The writer to the Hebrews says, “Jesus is not ashamed to call you His brother, His sister. He’s not ashamed to call them brethren. The Savior is glad to own up to the fact that you belong to Him.” He says, “I’m praying for them because we belong.” Beloved, would you wait in the presence of God long enough to accentuate that sense of belonging? So often I’ve come to God with my laundry list of things, “God, please do this and that and the other,” but now and again I’ve had the good sense to wait on God until the indwelling Holy Spirit had a chance to pierce through the outer shell, you may say, of my soul and get in where I really lived, convict me of my sins and shortcomings, and then as my eyes wet with tears and I cried out to God and poured out my adoration and worship as well, there came that unspeakable sense of belonging. And it was as though the Heavenly Father wrapped His eternal arms around me and held me to His heart. He says, “They’re mine. You’re mine.” Beloved, you belong to God. Number one: Realize it. Number two: Enjoy it. Number three: Don’t spoil it. Oh, our willfulness and our stubbornness, and our thoughtlessness oftentimes mars that sense of fellowship, doesn’t it? John says, “The only way to keep that sense of fellowship with God shining is to walk in the light,” 1 John 1:7, “If we walk in the light”.
And so God teaches us His lessons as we go along, and He tries to train us so that we’ll maintain that un-solid, shining relationship with Him. He says, “You’re mine. Realize it, enjoy it, and don’t mar it by disobedience,” that’s what God is saying to my heart today, and I trust also, beloved friend, to yours. “I pray for them.” Then He says, “I pray not for them also, but for… I pray not for them only, but for those also who shall believe on thee through their word. For those also who shall believe on me through their word.” And so when our Lord Jesus was offering that high priestly prayer, He was actually praying for you and for me. What a high, and holy, and awesome concept that is, that this wonderful person, God in the flesh, would look across the centuries and see that you and I were coming and that we would be trusting Him as Savior. He says, “I pray for them too.” Can it be, Savior, that you looked across the centuries and said, “There’s somebody coming whose name is Bob Cook and I wanna pray for him?”
There in the shadow of the cross with all the agony of Gethsemane and the trial and the flogging, the scourging, and the cross, and the hours of darkness when the Heavenly Father turned His holy face away from a Son who was now bearing all the sins of the world, all of that facing thee, Blessed Savior, and you thought across the centuries of somebody who’d come toddling along the road of life and give his heart to you. Thank you, Jesus. Has it ever come over you that Jesus prays for you? Hubert Mitchell said to me one day, he said, “You know, Bob, do you know what the main job of Jesus is now?” And I really wasn’t all that sure. I said, “Well, what is it?” “Why,” he said, “He ever liveth to make intercession for them that come unto God by Him. His main task is praying, Bob Cook, for you.” Well, I hadn’t heard it quite that way, but He’s still praying for us, that’s the point. Two millennia ago, He prayed for us. Today, as we face another century, going into the 21st century, He’s praying for us.

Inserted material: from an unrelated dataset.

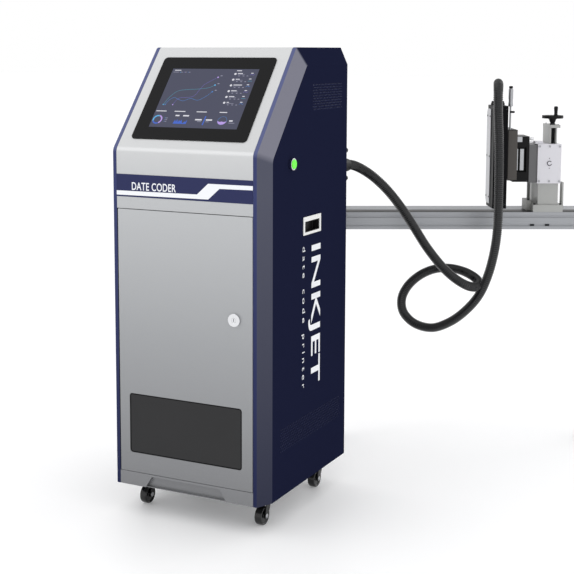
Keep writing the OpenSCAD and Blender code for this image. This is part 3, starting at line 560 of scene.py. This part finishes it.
green_cap = lit("green_cap", "66dd38", 0.85, "3aa82a")
green_cap.set("Roughness", 0.22)
screen_glass = lit("screen_glass", "55576a", 0.8, "0c0c12")
screen_glass.set("Specular IOR Level", 0.1)
screen_inks = {code: lit("screen_" + code, code, 0.85) for code in (
    "e8e8f0", "9a9ab0", "3f7fc8", "6a5fb4", "4296b0", "2a5fd0", "55b8f0", "c0a0f0")}
print("screen colours:", list(screen_inks))

# %% [markdown]
# ## CAD pieces with real edges
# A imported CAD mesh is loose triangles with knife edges, and real sheet metal and mouldings catch
# the light on a small radius. Each node is copied, its triangles are merged into whole faces,
# and a narrow bevel rounds the edges that turn by more than 20 degrees.

# %% Copy a node and round its edges
EDGE_TURN = math.radians(20)


def merged(node):
    """A copy of a CAD node's mesh with its triangles joined into whole faces."""
    shape = bmesh.new()
    shape.from_mesh(nodes[node].data)
    bmesh.ops.remove_doubles(shape, verts=shape.verts, dist=2e-6)
    bmesh.ops.dissolve_limit(shape, angle_limit=math.radians(0.6), verts=shape.verts,
                             edges=shape.edges)
    return as_mesh(shape, node)


def rounded(mesh, width, segments=2, cutter=None):
    """The mesh with a cutter's holes, and with its sharp edges rounded."""
    obj = linked("rounding", mesh)
    if cutter:
        cut = obj.modifiers.new("holes", "BOOLEAN")
        cut.object, cut.operation, cut.solver = cutter, "DIFFERENCE", "EXACT"
    if width:
        bevel = obj.modifiers.new("edge", "BEVEL")
        bevel.width, bevel.segments = width, segments
        bevel.limit_method, bevel.angle_limit = "ANGLE", EDGE_TURN
        mesh.shade_smooth()
        weighted = obj.modifiers.new("flat faces stay flat", "WEIGHTED_NORMAL")
        weighted.mode, weighted.weight = "FACE_AREA", 90
    return flattened(obj)


def dress(node, finish, width=0.0006, segments=2, cutter=None):
    """A finished piece that stands for one CAD node."""
    mesh = rounded(merged(node), width, segments, cutter)
    return piece(node + "_finished", mesh, finish, nodes[node]["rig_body"], [node])


print("rounding edges over", round(math.degrees(EDGE_TURN)), "degrees")

# %% [markdown]
# ## Perforated side panels
# Each side panel has two fields of small staggered holes, one high for the warm air and one low
# for the cool air. Painted dots would not let light through, so the holes are cut. A Geometry
# Nodes tree lays a grid, shifts every other row by half a pitch, and puts a short rod on each
# point; the rods are then taken out of the panel.

# %% Rods on a staggered grid
staggered = Recipe("staggered_rods", columns="count", rows="count", pitch="value", rise="value",
                   radius="value", depth="value")
sockets = {"Size X": (staggered.start["columns"] - 1) * staggered.start["pitch"],
           "Size Y": (staggered.start["rows"] - 1) * staggered.start["rise"],
           "Vertices X": staggered.start["columns"], "Vertices Y": staggered.start["rows"]}
grid = staggered.node("GeometryNodeMeshGrid", {}, sockets)[0]
spot = staggered.node("GeometryNodeInputPosition")[0]
split = staggered.node("ShaderNodeSeparateXYZ", {}, {0: spot})
row_number = (split[1] / staggered.start["rise"]).to("ADD", 100.25).to("FLOOR")
shift = row_number.to("MODULO", 2.0) * staggered.start["pitch"] * 0.5
offset = staggered.node("ShaderNodeCombineXYZ", {}, {0: shift})[0]
moved = staggered.node("GeometryNodeSetPosition", {}, {"Geometry": grid, "Offset": offset})[0]
sockets = {"Vertices": 8, "Radius": staggered.start["radius"], "Depth": staggered.start["depth"]}
one_rod = staggered.node("GeometryNodeMeshCylinder", {}, sockets)["Mesh"]
sockets = {"Points": moved, "Instance": one_rod}
staggered.end(staggered.node("GeometryNodeInstanceOnPoints", {}, sockets)[0])

# %% Cut both panels
VENTS = [(314, 1119, 215, 74), (104, 133, 423, 71)]
PITCH, RISE, HOLE = 10.6, 8.0, 2.3


def vent_cutter(x):
    """Rods through the panel at x, for both of its vents, in one object."""
    shape = bmesh.new()
    for y, z, length, tall in VENTS:
        columns, rows = int((length - PITCH / 2) // PITCH) + 1, int(tall // RISE) + 1
        carrier = linked("vent", bpy.data.meshes.new("vent"))
        mesh = staggered.run(carrier, matte_black, columns=columns, rows=rows,
                             pitch=PITCH * MM, rise=RISE * MM, radius=HOLE * MM, depth=0.012)
        turn = Matrix.Rotation(math.pi / 2, 4, "Z") @ Matrix.Rotation(math.pi / 2, 4, "X")
        mesh.transform(Matrix.Translation(cab(x, y + length / 2 - PITCH / 4, z + tall / 2)) @ turn)
        shape.from_mesh(mesh)
    return linked("cutter", as_mesh(shape, "cutter"))


for node, x in (("side_panel_left", -260), ("side_panel_right", 260)):
    cutter = vent_cutter(x)
    print(node, "holes:", len(cutter.data.vertices) // 16)
    # The side panels take the navy paint with its painted sheen and painted shade.
    dress(node, navy_painted_sheen, 0.0008, 2, cutter)
    bpy.data.objects.remove(cutter)

# %% [markdown]
# ## The other CAD pieces
# A table says which finish each node gets and how wide its rounded edge is, in millimetres.
# Folded sheet has a small radius, mouldings a larger one, and machined parts a fine chamfer.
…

Oh, thank you, Lord, for a Savior who not only died and rose again and ascended into the heavens to be our high priest and our advocate, but who mentions our names before thee, Holy Father, in prayer. A tremendous concept, isn’t it? “I pray for them for they are thine,” we talked about that a moment, then He says, “I’m glorified,” verse 10, “I’m glorified in them. I am glorified in them.” Walk down any street, I’m not all that far from large cities, New York or Philadelphia or Washington, I live out here in the Pocono Mountains with the critters. [chuckle] Beautiful country. But I’m not that far from the big cities, and of course I was reared in a city. I’m sort of a city boy, except for the two or three years I spent on the farm. You walk down a city street and you’ll hear the name of Jesus used in profanity and cursing. I was riding in a cab with Alex Dunlap, who is now with the Lord a good many years, we were in a cab in New York and the cab driver used the name of the Lord Jesus in profanity and Alex said, “Do you know Him?” [chuckle] The man pretty near ran off the road in surprise. He said, “What?” Alex said, “Why, you just mentioned the name of a good friend of mine,” and he gave him the gospel.

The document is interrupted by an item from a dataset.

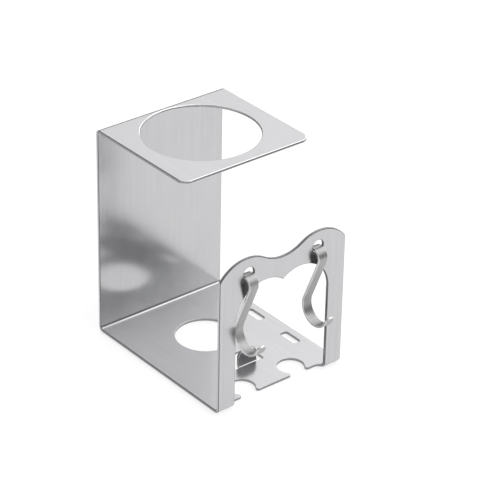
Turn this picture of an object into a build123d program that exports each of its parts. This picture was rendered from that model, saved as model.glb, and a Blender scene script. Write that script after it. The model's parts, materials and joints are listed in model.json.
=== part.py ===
from build123d import *
import os
from math import atan2, degrees, hypot, sqrt

# A wall or counter holder for a hair dryer: one brushed stainless sheet, bent three times, and two
# loose S-hooks of flat strip that hang in the holes of its front frame.
# Millimetres. X is to the right, -Y is out from the wall and +Z is up. The origin is the centre of
# the back face, which goes against the wall.

# Sheet
width = 100.0            # along X
height = 148.0           # from the underside of the bottom shelf to the top of the top shelf
top_depth = 90.0         # top shelf, out from the wall
base_depth = 126.0       # bottom shelf, out to the front face of the frame
sheet = 2.0              # thickness
bend_r = 3.8             # outside radius of the three bends
z_top = height / 2
z_base = -height / 2     # underside

# Top shelf
ring_d = 76.5            # hole that the dryer hangs in
ring_y = -42.9
shelf_corner_r = 6.5

# Bottom shelf
nozzle_d = 40.0          # hole under the dryer's nozzle
nozzle_y = -49.5
front_edge_y = -120.6    # shelf edge between the frame's legs, just behind the bend
notch_r = 8.9            # round notches for handles and cords, open to the front
notch_x = 20.2
notch_y = -112.0
notch_corner_r = 1.7
slot_length = 15.5       # slots beside the right-hand edge, along Y
slot_width = 5.6
slot_corner_r = 2.0
slot_x = 41.8
slot_ys = (nozzle_y, nozzle_y - 36.2)

# Upright tab lanced out of the bottom shelf
tab_width = 15.0
tab_height = 12.4        # above the underside
tab_front_y = -93.2
tab_bend_in = 1.2        # inside radius of its bend
tab_corner_r = 4.0
window_width = 25.0      # opening that the tab leaves behind it
window_back_y = -78.3
window_corner_r = 1.5

# Front frame
ear_x = 28.8
ear_top = z_base + 105.0
dip_z = z_base + 96.7    # lowest point between the ears
dip_r = 27.7
ear_corner_r = 3.5       # from the ear to the side
ear_hole_d = 8.6
ear_hole_x = 27.6
ear_hole_z = z_base + 94.0
leg_x = 37.0             # inner edge of each leg
lobe_r = 23.0            # the two round lobes at the top of the frame's opening
lobe_x = leg_x - lobe_r
lobe_z = z_base + 62.0
leg_foot_r = 4.0         # inner corner between a leg and the shelf's front edge

spare = 1.0              # how far a cut runs past the sheet
near = 0.01              # how closely an edge has to match to be picked

# S-hooks
strip_width = 7.0
strip = 1.5
hook_in_r = 5.0          # inside radius of the small upper bend
leg_flare = 8.0          # degrees that the short leg opens out
leg_length = 9.5         # straight part of the short leg
shank = 33.0             # straight part between the two bends
cradle_in_r = 10.5       # inside radius of the wide lower bend
cradle_turn = 176.0      # degrees
tip_length = 4.5         # straight part after the wide bend
strip_end_r = 3.3
hole_clearance = 0.35    # height that a hook floats above the rim of its hole


def sheet_section():
    """The bent sheet, seen from the side: top shelf, back, bottom shelf and front frame."""
    outside = [(-top_depth, z_top), (0, z_top), (0, z_base), (-base_depth, z_base)]
    outside.append((-base_depth, ear_top + spare))
    top_in = z_top - sheet
    base_in = z_base + sheet
    inside = [(-top_depth, top_in), (-sheet, top_in), (-sheet, base_in)]
    inside += [(sheet - base_depth, base_in), (sheet - base_depth, ear_top + spare)]
    outer = FilletPolyline(*outside, radius=bend_r)
    inner = FilletPolyline(*inside, radius=bend_r - sheet)
    ends = [Line(outer @ 0, inner @ 0), Line(outer @ 1, inner @ 1)]
    return Plane.YZ * make_face([*outer.edges(), *inner.edges(), *ends])


def between(center, other, radius):
    """The point on a circle about center, on the way to other or, with a negative radius, away."""
    reach = hypot(other[0] - center[0], other[1] - center[1])
    return tuple(c + (o - c) * radius / reach for c, o in zip(center, other))


def frame_outline():
    """The frame's outline from the front: two round ears with a dip between them."""
    rise = dip_z + dip_r - ear_top
    ear_r = (ear_x**2 + rise**2 - dip_r**2) / (2 * (dip_r - rise))
    side_x = width / 2 - ear_corner_r
    drop = sqrt((ear_r - ear_corner_r) ** 2 - (side_x - ear_x) ** 2)
    dip = (0, dip_z + dip_r)
    ear = (ear_x, ear_top - ear_r)
    corner = (side_x, ear[1] + drop)
    dip_end = between(dip, ear, dip_r)
    ear_end = between(ear, corner, ear_r)
    side = (width / 2, corner[1])
    half = [ThreePointArc((0, dip_z), between(dip, (dip_end[0] / 2, dip_z), dip_r), dip_end)]
    half.append(ThreePointArc(dip_end, (ear_x, ear_top), ear_end))
    chord = ((side[0] + ear_end[0]) / 2, (side[1] + ear_end[1]) / 2)
    middle = between(corner, chord, ear_corner_r)
    half.append(ThreePointArc(ear_end, middle, side))
    half.append(Line(side, (width / 2, z_base - spare)))
    half.append(Line((width / 2, z_base - spare), (0, z_base - spare)))
    half.append(Line((0, z_base - spare), (0, dip_z)))
    right = Plane.XZ * make_face(half)
    return right + mirror(right, about=Plane.YZ)


def frame_waste():
    """What is trimmed off the plain front plate, and the opening between the legs."""
    deep = 2 * (sheet + spare)
    room_height = 2 * (ear_top + 2 * spare - lobe_z)
    room = Pos(0, 0, lobe_z + room_height / 2) * Box(width + 2 * spare, deep, room_height)
    waste = room - extrude(frame_outline(), amount=deep, both=True)
    for side in (-1, 1):
        waste += Pos(side * lobe_x, 0, lobe_z) * Rot(90, 0, 0) * Cylinder(lobe_r, deep)
        waste += Pos(side * ear_hole_x, 0, ear_hole_z) * Rot(90, 0, 0) * Cylinder(ear_hole_d / 2, deep)
    bay_y = front_edge_y + base_depth
    bay = extrude(RectangleRounded(2 * leg_x, 2 * bay_y, leg_foot_r), amount=lobe_z - z_base + spare)
    waste += Pos(0, 0, z_base - spare) * bay
    return Pos(0, -base_depth, 0) * waste


def bottom_openings():
    """The nozzle hole, notches, slots and the window behind the tab."""
    outline = Pos(0, nozzle_y) * Circle(nozzle_d / 2)
    for side in (-1, 1):
        outline += Pos(side * notch_x, notch_y) * Circle(notch_r)
    for y in slot_ys:
        outline += Pos(slot_x, y) * RectangleRounded(slot_width, slot_length, slot_corner_r)
    front = tab_front_y - tab_bend_in
    size = (window_width, window_back_y - front)
    outline += Pos(0, (front + window_back_y) / 2) * RectangleRounded(*size, window_corner_r)
    return Pos(0, 0, z_base - spare) * extrude(outline, amount=sheet + 2 * spare)


def tab():
    """The upright tab, bent up from the shelf in front of its window."""
    front = tab_front_y - tab_bend_in
    outside = [(front - spare, z_base), (tab_front_y + sheet, z_base)]
    outside.append((tab_front_y + sheet, z_base + tab_height))
    inside = [(front - spare, z_base + sheet), (tab_front_y, z_base + sheet)]
    inside.append((tab_front_y, z_base + tab_height))
    outer = FilletPolyline(*outside, radius=tab_bend_in + sheet)
    inner = FilletPolyline(*inside, radius=tab_bend_in)
    ends = [Line(outer @ 0, inner @ 0), Line(outer @ 1, inner @ 1)]
    section = Plane.YZ * make_face([*outer.edges(), *inner.edges(), *ends])
    plate = extrude(section, amount=tab_width / 2, both=True)
    return fillet(plate.edges().filter_by(Axis.Y).group_by(Axis.Z)[-1], tab_corner_r)


def holder_body():
    """The whole bent sheet."""
    body = extrude(sheet_section(), amount=width / 2, both=True)
    top_ends = body.edges().filter_by(Axis.Z).group_by(Axis.Z)[-1]
    body = fillet(top_ends, shelf_corner_r)
    body -= Pos(0, ring_y, z_top) * Cylinder(ring_d / 2, 2 * (sheet + spare))
    body -= frame_waste()
    body -= bottom_openings()
    reach = notch_x + notch_r
    mouths = body.edges().filter_by(Axis.Z).filter_by_position(Axis.X, -reach, reach)
    mouths = mouths.filter_by_position(Axis.Y, front_edge_y - near, front_edge_y + near)
    body = fillet(mouths, notch_corner_r)
    return body + tab()


def s_hook():
    """A hook of flat strip about the centre of its upper bend, leaning as it hangs from there."""
    bend = hook_in_r + strip / 2
    cradle = cradle_in_r + strip / 2
    top = JernArc((-bend, 0), (0, 1), bend, leg_flare - 180)
    short_leg = Line(top @ 1, (top @ 1) + (top % 1) * leg_length)
    long_leg = Line((-bend, 0), (-bend, -shank))
    wide = JernArc((-bend, -shank), (0, -1), cradle, -cradle_turn)
    tip = Line(wide @ 1, (wide @ 1) + (wide % 1) * tip_length)
    line = Curve() + [short_leg, top, long_leg, wide, tip]
    hook = extrude(Plane.YZ * trace(line, strip), amount=strip_width / 2, both=True)
    ends = hook.edges().filter_by(lambda edge: abs(edge.length - strip) < near)
    hook = fillet(ends, strip_end_r)
    center = hook.center(CenterOf.MASS)
    lean = degrees(atan2(-center.Y, -center.Z))
    return Rot(lean, 0, 0) * hook


def hook_center_z():
    """Height of the centre of a hook's upper bend, with the strip resting in its round hole."""
    rim = ear_hole_z - sqrt((ear_hole_d / 2) ** 2 - (strip_width / 2) ** 2)
    return rim + hole_clearance - sqrt(hook_in_r**2 - (sheet / 2) ** 2)


os.makedirs("parts", exist_ok=True)
export_step(holder_body(), "parts/holder_body.step")
for name, side in (("hook_left", -1), ("hook_right", 1)):
    place = Pos(side * ear_hole_x, sheet / 2 - base_depth, hook_center_z())
    export_step(place * s_hook(), f"parts/{name}.step")
    print(name, "turns about y", sheet / 2 - base_depth, "z", round(hook_center_z(), 3))
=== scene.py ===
import json
import math

import bmesh
import bpy
from mathutils import Matrix, Vector


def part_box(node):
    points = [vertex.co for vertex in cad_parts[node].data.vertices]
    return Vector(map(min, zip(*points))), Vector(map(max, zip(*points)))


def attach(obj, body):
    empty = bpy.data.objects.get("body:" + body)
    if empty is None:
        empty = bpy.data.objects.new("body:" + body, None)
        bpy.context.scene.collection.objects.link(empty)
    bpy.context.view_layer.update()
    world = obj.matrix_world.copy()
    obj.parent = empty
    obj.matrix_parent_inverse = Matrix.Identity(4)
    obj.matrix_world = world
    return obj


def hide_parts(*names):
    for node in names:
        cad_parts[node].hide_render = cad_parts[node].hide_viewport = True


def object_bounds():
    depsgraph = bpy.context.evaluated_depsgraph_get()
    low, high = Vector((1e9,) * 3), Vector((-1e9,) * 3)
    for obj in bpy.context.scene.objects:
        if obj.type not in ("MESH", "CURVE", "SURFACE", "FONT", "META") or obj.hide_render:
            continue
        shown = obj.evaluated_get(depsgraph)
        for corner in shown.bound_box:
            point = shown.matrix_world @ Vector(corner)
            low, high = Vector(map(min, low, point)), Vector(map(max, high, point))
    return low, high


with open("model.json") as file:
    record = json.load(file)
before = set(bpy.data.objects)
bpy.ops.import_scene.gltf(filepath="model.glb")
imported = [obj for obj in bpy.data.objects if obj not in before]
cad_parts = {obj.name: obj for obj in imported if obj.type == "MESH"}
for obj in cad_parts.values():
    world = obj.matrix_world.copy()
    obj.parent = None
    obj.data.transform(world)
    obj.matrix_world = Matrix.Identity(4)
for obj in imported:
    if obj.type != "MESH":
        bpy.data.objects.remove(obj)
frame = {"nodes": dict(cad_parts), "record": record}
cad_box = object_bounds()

# The looks of a hair dryer holder: a brushed stainless sheet, bent three times, with two S-hooks of
# flat strip in its front frame. Metres. X is to the right, -Y is out from the wall, +Z is up.

# Edge rounding
ARRIS = 0.00045           # every cut edge of the sheet
RIM_ARRIS = 0.00065       # rim of the hole that the dryer rests in
HOOK_ARRIS = 0.00028      # tumbled edges of the strip
ARRIS_STEPS = 4
SHARP_TURN = math.radians(30)
FLAT_TURN = math.radians(0.2)     # neighbouring faces this close to one plane are joined
MERGE = 0.000001                  # vertices this close are one
RIM_MARGIN = 0.0001               # how closely a rim's vertices have to lie to its circle

# A piece's materials, in the order of its slots. The last three are only on the sheet and hold painted
# shade and a painted highlight.
FACE, CUT, ROUNDED, SIDE, SHADED_SIDE_ROUNDED, HIGHLIGHTED_TOP_ROUNDED = range(6)
BROAD_GROUPS = 2          # smooth groups of faces that are the two broad sides of the steel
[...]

But you know, you’ll hear that name bandied about in profanity and cursing, careless usage. And if you dare to bring it up in some circles, you will immediately sense hostility, what Paul called, “The reproach of the cross.” Now, our Lord Jesus said in contra-distinction to all of that, He said, “I’m glorified in them.” The name of Jesus begins to shine when you live His life by faith. The name of Jesus begins to shine when the Holy Spirit reduplicates in your life the characteristics of the Savior whom you love. “I am glorified in them.” The obverse side of that coin, sadly, is true; the name of Jesus is dragged down when you and I fail and fall short and disobey. He said, “I’m glorified in them.”
What is it then that my soul desires, O Father? It is that the shining of the Savior might be clear, unhindered, transparent glory of God shining through a light that’s surrendered to the will of God. “I’m glorified,” said He, “In them.” You want to ask yourself that question? It’s none of my business, surely, just yours and God’s. Is the Lord Jesus glorified, shining, that is, in you? Well, the way to do it is to yield to the Blessed Spirit of God. Jesus said, “It is not ye that speak, but the Spirit of your Father that speaketh in you.” And you know, don’t you, that the Holy Spirit comes to dwell in the heart of everyone who is a true believer on the Lord Jesus, who’s been born again. So we yield to God’s Blessed Holy Spirit and we obey what God says to us from His Word. We repent of our shortcomings and sins and failures. We trust positively in the Lord Jesus not only to forgive and to cleanse, but to keep and to use these lives. And with it all, He shines, shines through our lives. He said “I’m glorified in them.” It’s a great concept, isn’t it?
Father God, today, oh, may Jesus shine through each of our lives. I pray in His name, Amen.
Till I meet you once again by way of radio, walk with the King today and be a blessing!